Mechanical stress is a critical concern in TSV design. The large difference in coefficient of thermal expansion between copper and silicon creates stress during thermal cycling, potentially causing reliability issues. This stress can propagate into adjacent active circuitry, affecting device performance. Keep-out zones around TSVs protect sensitive circuits from these stress effects. The stress can also cause silicon cracking if not properly managed through via placement, size selection, and structural design.

Redistribution Layers

Redistribution layers, often abbreviated as RDL, are thin-film metal routing layers deposited on the surface of a die or wafer to fan out connections from the fine-pitch bond pads to larger-pitch external connections. This fan-out capability enables more flexible packaging options, improved electrical performance through shorter interconnects, and better utilization of die area by allowing peripheral and area array connection schemes. RDL technology is fundamental to fan-out wafer-level packaging and many advanced packaging approaches.

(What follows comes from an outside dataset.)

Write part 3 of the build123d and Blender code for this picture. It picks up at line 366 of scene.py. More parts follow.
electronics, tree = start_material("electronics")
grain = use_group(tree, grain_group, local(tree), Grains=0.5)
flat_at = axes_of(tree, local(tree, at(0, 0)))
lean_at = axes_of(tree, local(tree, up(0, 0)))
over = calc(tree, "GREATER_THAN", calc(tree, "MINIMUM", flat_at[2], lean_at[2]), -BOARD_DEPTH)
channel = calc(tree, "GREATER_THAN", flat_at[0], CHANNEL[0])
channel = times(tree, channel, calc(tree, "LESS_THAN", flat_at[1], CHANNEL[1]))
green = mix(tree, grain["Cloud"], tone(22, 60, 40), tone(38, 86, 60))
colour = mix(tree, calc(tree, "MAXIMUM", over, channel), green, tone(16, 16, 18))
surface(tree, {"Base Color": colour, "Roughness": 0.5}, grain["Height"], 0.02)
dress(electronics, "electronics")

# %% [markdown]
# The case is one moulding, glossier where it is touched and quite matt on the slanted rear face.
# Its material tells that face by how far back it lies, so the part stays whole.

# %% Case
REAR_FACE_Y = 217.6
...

The construction of redistribution layers typically involves sequential deposition of dielectric and metal layers. A polymer dielectric, such as polyimide or polybenzoxazole, provides insulation and planarization over the die surface. Photolithography patterns openings to the underlying bond pads. Sputter deposition creates a seed layer, and electroplating builds up the copper redistribution traces. Additional dielectric and metal layers can be added to create multiple redistribution levels for complex routing. The outermost layer typically includes under-bump metallization for solder ball attachment.

RDL design must address several key challenges. The metal traces must carry both signal and power currents with acceptable voltage drop and electromigration reliability. Trace width and spacing are limited by the photolithography capabilities, typically ranging from 2 to 10 micrometers in advanced processes. Via dimensions and the thickness of metal layers impact both electrical and mechanical performance. The polymer dielectric must have low moisture absorption to prevent delamination and provide adequate electrical isolation.

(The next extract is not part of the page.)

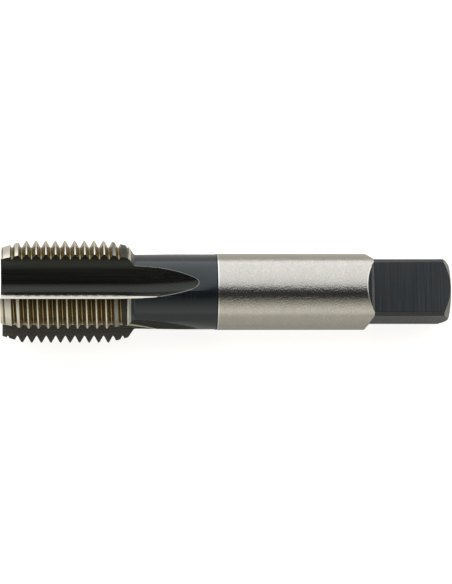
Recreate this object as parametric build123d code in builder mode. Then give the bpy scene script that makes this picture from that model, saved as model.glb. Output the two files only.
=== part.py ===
from build123d import *
import os
from math import acos, cos, degrees, radians, sin, tan

# A straight-flute hand tap, M16 x 1.5 right-hand, ground from one blank of high-speed steel.
# Its parts are worked out standing on the tip, with the axis along +Z, and it is laid down at the end.

# ---- driving dimensions, millimetres and degrees -------------------------------------------------

overall_length = 70.0

# thread
pitch = 1.5
thread_diameter = 16.1          # over the crests: a finishing tap cuts a little over nominal
thread_angle = 60.0
crest_flat = 0.17
root_flat = 0.10
thread_length = 19.7            # tip to the shoulder behind the last tooth
first_groove = 0.36             # height of the first groove where it passes the +X side
lead_length = 3.4
lead_angle = 17.0               # slope of the tip's chamfer over the first two threads
tail_length = 3.0
tail_angle = 15.0               # slope that lets the last teeth fade out
shoulder_angle = 55.0           # slope from the last tooth down to the neck

# neck and shank
neck_diameter = 11.8
neck_fillet = 0.45
shank_start = 33.7
shank_diameter = 12.0
shank_edge = 0.6                # length of the ground edge in front of the shank

# square drive
square_sides = 4
across_flats = 9.0
square_length = 12.0
square_shoulder_angle = 52.0
square_turn = 9.0               # the flats are milled this far round from the flutes
end_face_diameter = 8.9
end_chamfer_angle = 55.0

# flutes
flutes = 4
land_angle = 36.9               # what is left of the crest circle between two flutes
flute_straight = 17.9           # from the tip, before the grinding wheel swings out on its arc
wheel_radius = 41.2             # axis of the wheel to that corner of the floor
floor_corner_radius = 3.47      # axis to the sharp corner of the floor, before nose_radius
floor_corner_offset = 0.83      # that corner lies this far towards the cutting face
nose_radius = 1.88
rake_angle = 7.5                # hook of the cutting face against a radial line
face_depth = 2.39
hook_radius = 0.8
heel_lean = 24.4                # heel wall against the flute's centre line
heel_depth = 2.02
heel_radius = 2.9

# centre holes, between which the tap was ground
centre_drill_diameter = 1.6
centre_diameter = 3.35
centre_depth = 3.4
centre_angle = 60.0

overrun = 0.4                   # how far a cutter reaches past what it cuts

# ---- sizes worked out from them ------------------------------------------------------------------

crest_radius = thread_diameter / 2
neck_radius = neck_diameter / 2
shank_radius = shank_diameter / 2
half_flat = across_flats / 2
end_face_radius = end_face_diameter / 2

flank_slope = tan(radians(thread_angle / 2))
root_radius = crest_radius - (pitch - crest_flat - root_flat) / 2 / flank_slope
tip_radius = crest_radius - lead_length * tan(radians(lead_angle))
tail_radius = crest_radius - tail_length * tan(radians(tail_angle))
neck_start = thread_length + (tail_radius - neck_radius) / tan(radians(shoulder_angle))
square_start = overall_length - square_length
end_chamfer_start = overall_length - (shank_radius - end_face_radius) / tan(radians(end_chamfer_angle))

flat_top = shank_radius + overrun
flat_top_start = square_start - (flat_top - half_flat) / tan(radians(square_shoulder_angle))

flute_step = 360 / flutes
half_flute = (flute_step - land_angle) / 2
face_lean = half_flute - rake_angle
wheel_lift = crest_radius + overrun - floor_corner_radius
wheel_swing = degrees(acos(1 - wheel_lift / wheel_radius))
flute_top = crest_radius * (1 - cos(radians(half_flute))) + overrun


# ---- blank: everything that is turned ------------------------------------------------------------

with BuildPart() as blank:
    with BuildSketch(Plane.XZ) as turned_outline:
        with BuildLine():
            Polyline(
                (0, 0),
                (tip_radius, 0),
                (crest_radius, lead_length),
                (crest_radius, thread_length - tail_length),
                (tail_radius, thread_length),
                (neck_radius, neck_start),
                (neck_radius, shank_start - shank_edge),
                (shank_radius, shank_start),
                (shank_radius, end_chamfer_start),
                (end_face_radius, overall_length),
                (0, overall_length),
                close=True,
            )
        make_face()
        neck_corner = turned_outline.vertices().sort_by_distance((neck_radius, neck_start))[0]
        fillet(neck_corner, radius=neck_fillet)
    revolve(axis=Axis.Z)

# ---- flute cutter: the wheel's section run straight, then swung out on the wheel's arc -------------


def along_wall(edge_angle, lean, depth):
    """Point at a depth below the crest circle, on a wall that starts at edge_angle on it."""
    return (
        crest_radius * cos(radians(edge_angle)) - depth * cos(radians(lean)),
        crest_radius * sin(radians(edge_angle)) - depth * sin(radians(lean)),
    )


with BuildPart() as flute_cutter:
    with BuildSketch(Plane.XY.offset(flute_straight)) as wheel_section:
        with BuildLine():
            FilletPolyline(
                along_wall(half_flute, face_lean, -flute_top),
                along_wall(half_flute, face_lean, face_depth),
                (floor_corner_radius, floor_corner_offset),
                along_wall(-half_flute, -heel_lean, heel_depth),
                along_wall(-half_flute, -heel_lean, -flute_top),
                radius=[hook_radius, nose_radius, heel_radius],
            )
            Line(
                along_wall(half_flute, face_lean, -flute_top),
                along_wall(-half_flute, -heel_lean, -flute_top),
            )
        make_face()
    extrude(amount=-(flute_straight + overrun))
    wheel_axis = Axis((floor_corner_radius + wheel_radius, 0, flute_straight), (0, 1, 0))
    revolve(wheel_section.sketch, axis=wheel_axis, revolution_arc=wheel_swing)


# ---- thread cutter: one groove's worth of helix, long enough to cross one land ---------------------

groove_span = land_angle + half_flute
groove_top = crest_radius + crest_flat / 2
groove_half_width = root_flat / 2 + (groove_top - root_radius) * flank_slope

with BuildPart() as groove_cutter:
    with BuildLine() as groove_path:
        Helix(pitch=pitch, height=pitch * groove_span / 360, radius=crest_radius)
    with BuildSketch(Plane.XZ):
        with BuildLine():
            Polyline(
                (root_radius, -root_flat / 2),
                (groove_top, -groove_half_width),
                (groove_top, groove_half_width),
                (root_radius, root_flat / 2),
                close=True,
            )
        make_face()
    sweep(path=groove_path.line, is_frenet=True)

groove_starts = []
for land in range(flutes):
    start_angle = flute_step * (land + 0.5) - groove_span / 2
    for turn in range(int(neck_start / pitch) + 1):
        height = first_groove + pitch * (turn + start_angle / 360)
        groove_starts.append(Location((0, 0, height), (0, 0, start_angle)))

# ---- square drive: one flat with its sloping shoulder ----------------------------------------------

with BuildPart() as flat_cutter:
    with BuildSketch(Plane.XZ):
        with BuildLine():
            Polyline(
                (half_flat, square_start),
                (half_flat, overall_length + overrun),
                (flat_top, overall_length + overrun),
                (flat_top, flat_top_start),
                close=True,
            )
        make_face()
    extrude(amount=shank_radius, both=True)

# ---- the tap: blank, flutes, thread, square and centre holes ---------------------------------------

with BuildPart() as upright:
    add(blank.part)
    with PolarLocations(0, flutes):
        add(flute_cutter.part, mode=Mode.SUBTRACT)
    with Locations(groove_starts):
        add(groove_cutter.part, mode=Mode.SUBTRACT)
    with PolarLocations(0, square_sides, start_angle=square_turn):
        add(flat_cutter.part, mode=Mode.SUBTRACT)
    with Locations(Location((0, 0, overall_length)), Location((0, 0, 0), (180, 0, 0))):
        CounterSinkHole(
            radius=centre_drill_diameter / 2,
            counter_sink_radius=centre_diameter / 2,
            depth=centre_depth,
            counter_sink_angle=centre_angle,
        )

# ---- laid down as it comes to rest: on the edges of two lands, with a flute straight below ---------

axis_height = crest_radius * cos(radians(half_flute))
lying = Plane(origin=(-overall_length / 2, 0, axis_height), x_dir=(0, 0, 1), z_dir=(1, 0, 0))

with BuildPart(lying) as thread_tap:
    add(upright.part)

thread_tap.part.label = "thread_tap"

os.makedirs("parts", exist_ok=True)
export_step(thread_tap.part, "parts/thread_tap.step")
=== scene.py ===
import math

import bpy
from mathutils import Matrix, Vector


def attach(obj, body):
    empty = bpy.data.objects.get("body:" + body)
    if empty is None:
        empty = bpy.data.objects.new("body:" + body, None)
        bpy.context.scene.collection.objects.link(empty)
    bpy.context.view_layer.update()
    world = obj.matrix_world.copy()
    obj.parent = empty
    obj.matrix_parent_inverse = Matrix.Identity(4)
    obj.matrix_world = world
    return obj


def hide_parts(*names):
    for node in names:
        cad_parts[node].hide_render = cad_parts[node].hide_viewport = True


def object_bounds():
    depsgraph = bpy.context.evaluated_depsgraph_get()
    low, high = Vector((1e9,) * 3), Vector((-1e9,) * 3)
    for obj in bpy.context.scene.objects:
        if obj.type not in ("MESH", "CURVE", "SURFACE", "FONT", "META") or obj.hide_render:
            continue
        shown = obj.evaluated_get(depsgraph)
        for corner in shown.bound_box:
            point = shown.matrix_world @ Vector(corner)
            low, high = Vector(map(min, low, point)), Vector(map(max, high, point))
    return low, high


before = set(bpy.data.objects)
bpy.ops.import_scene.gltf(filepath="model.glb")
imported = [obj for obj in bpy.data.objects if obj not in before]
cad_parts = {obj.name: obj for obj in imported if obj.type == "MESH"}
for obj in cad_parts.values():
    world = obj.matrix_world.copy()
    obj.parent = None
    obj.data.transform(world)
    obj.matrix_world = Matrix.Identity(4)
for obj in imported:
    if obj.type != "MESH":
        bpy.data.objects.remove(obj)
CAD_LOW, CAD_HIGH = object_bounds()

bl_info = {
    "name": "Thread Tap",
    "version": (1, 0, 0),
    "blender": (4, 5, 0),
    "location": "3D View > Sidebar > Thread Tap",
    "description": "Models a straight-flute hand tap with a ground shank and a square drive",
    "category": "Add Mesh",
}

MM = 1000.0  # millimetres in a metre: the tap is made in millimetres, and scaled when it is laid
OVERRUN = 0.4  # millimetres that a cutter reaches past what it cuts
CLOSE = 0.001  # places less than this many millimetres apart count as the same
MERGED = 1e-5  # points less than this many millimetres apart are made one
PIECE = "tap_body"
NODE = "thread_tap"
LYING = (math.pi, -math.pi / 2, 0)  # turns the upright tap to lie with its tip towards -X
CENTRE_CONE = math.radians(60)  # the standard cone of a centre hole
SHARP = math.radians(12)  # faces that meet at more than this have an edge between them
SMOOTH = math.radians(25)  # faces that meet at less than this are shaded as one surface
FACING = 0.9  # a face looks along an axis when its normal has this much of it


# ---- small tools ---------------------------------------------------------------------------------


def linear(hex_colour):
    """An sRGB hex colour as the three linear values that the shaders work in."""
    channels = [int(hex_colour[i : i + 2], 16) / 255 for i in (1, 3, 5)]
    return [c / 12.92 if c <= 0.04045 else ((c + 0.055) / 1.055) ** 2.4 for c in channels]


def length(name, description, millimetres):
    return bpy.props.FloatProperty(
        name=name, description=description, default=millimetres / MM, unit="LENGTH", precision=5
    )


def angle(name, description, degrees):
    return bpy.props.FloatProperty(
        name=name, description=description, default=math.radians(degrees), unit="ROTATION"
    )


def number(name, description, value):
    return bpy.props.FloatProperty(name=name, description=description, default=value)


def count(name, description, value):
    return bpy.props.IntProperty(name=name, description=description, default=value)


def colour(name, description, hex_colour):
    return bpy.props.FloatVectorProperty(
        name=name,
        description=description,
        default=linear(hex_colour),
        subtype="COLOR",
        min=0,
        max=1,
    )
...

Redistribution layers enable several important packaging innovations. Fan-out packaging uses RDL to extend connections beyond the die edges, allowing more I/O in a smaller footprint than traditional wire bonding. Multiple die can be integrated using RDL routing, creating system-in-package solutions. The short connection lengths provided by RDL reduce parasitic inductance and resistance compared to wire bonds, improving power delivery and signal integrity. Some advanced designs include passive components within the RDL structure for further integration.

Micro-Bump Arrays

Micro-bumps are fine-pitch solder interconnections used to connect dies to interposers or to other dies in three-dimensional integrated circuits. Unlike conventional flip-chip bumps, which typically have pitches of 100 micrometers or greater, micro-bumps operate at pitches of 40 micrometers or less, with some advanced applications pushing toward 20 micrometers or even finer. This fine pitch enables high interconnect density essential for heterogeneous integration and high-bandwidth interfaces such as those used in memory stacking.

The typical micro-bump structure consists of an under-bump metallization layer on both the die and the interposer or substrate, with a small solder volume forming the electrical and mechanical connection. Common solder alloys include lead-free compositions such as tin-silver-copper and tin-silver. The bump height is typically 15 to 50 micrometers, much shorter than conventional flip-chip bumps. This short standoff reduces electrical parasitics but also makes the assembly process more sensitive to planarity and particle contamination.

Micro-bump assembly requires precise control of multiple process parameters. The die must be aligned to the substrate with micrometer-level accuracy before bonding. The thermocompression bonding process applies controlled force and temperature to reflow the solder and form the interconnection. Underfill material is dispensed between the die and substrate to provide mechanical support, reduce thermal stress, and improve reliability. The fine pitch makes underfill flow more challenging, requiring carefully controlled viscosity and flow characteristics.

Electrical design considerations for micro-bump arrays include current carrying capacity, voltage drop, and electromigration reliability. While individual micro-bumps carry less current than larger bumps due to their smaller cross-section, the higher density often results in more parallel paths for power distribution, potentially improving overall power delivery. The short standoff height minimizes inductance, which is particularly beneficial for power delivery to high-speed circuits. However, the resistance of individual micro-bumps is higher than larger bumps, requiring careful analysis of voltage drop, especially for power connections.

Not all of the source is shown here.